Cropp left The Enterprise Center last year, took some time off, then joined Baker Donelson to rebuild his environmental practice.

“I love helping people solve their environmental problems,” he says. “The laws are becoming complex, and I can help companies figure out how to deal with any issues that arise.”

Cropp also continues to serve as a volunteer. Although he has a long history with the Chattanooga Jaycees, Big Brother Big Sisters of Chattanooga, and the Hamilton County Republican Party (including attending several national conventions as a delegate and being appointed to the U.S. Electoral College), he’s currently pouring his spare time and energy into serving as a trustee of Bryan College.

A long-time married man and father, Cropp also spends time with his family, which includes his wife, Diane, and three kids: Rachel, Josh, and Allison. The oldest, Rachel, and her husband have added two grandchildren to the mix.

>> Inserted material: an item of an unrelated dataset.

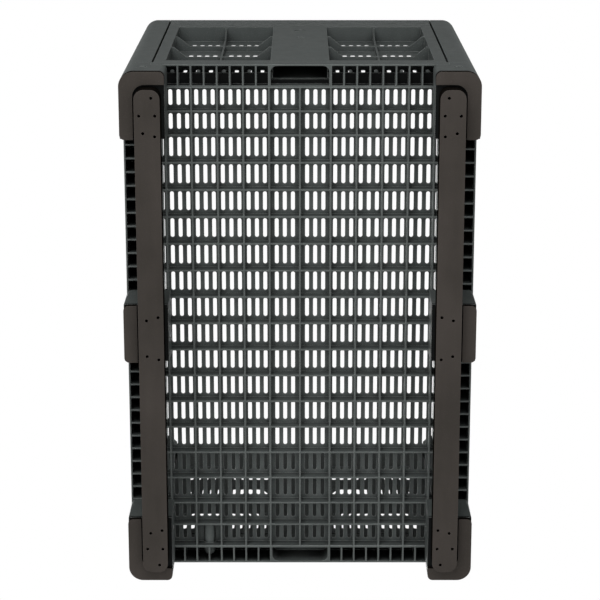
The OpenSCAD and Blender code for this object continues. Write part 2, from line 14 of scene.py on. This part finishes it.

Between his practice, volunteer work, and family, Cropp maintains a busy lifestyle. He works on Saturdays, goes to church on Sundays, and rarely indulges in leisure time activities. He likes golf but has played only a handful of games this year, and while he likes to travel, he says he does so only when he can. But all of this is fine with him. “I love to be productive,” he says.

Productive is one way to describe Cropp’s life. He has another: blessed. He was born into a poor Appalachian family, but went on to do things he never imagined he would, and to visit places he never imagined he’d see.

“The Lord has blessed me,” he says. “I was the first person in my family to go to college, and then I was able to move to a place I love and work in an exciting area of the law. Through that work, I was able to do things that have had an impact. So the Lord has blessed me – materially, spiritually, and with a wonderful family. I’m a fortunate man.”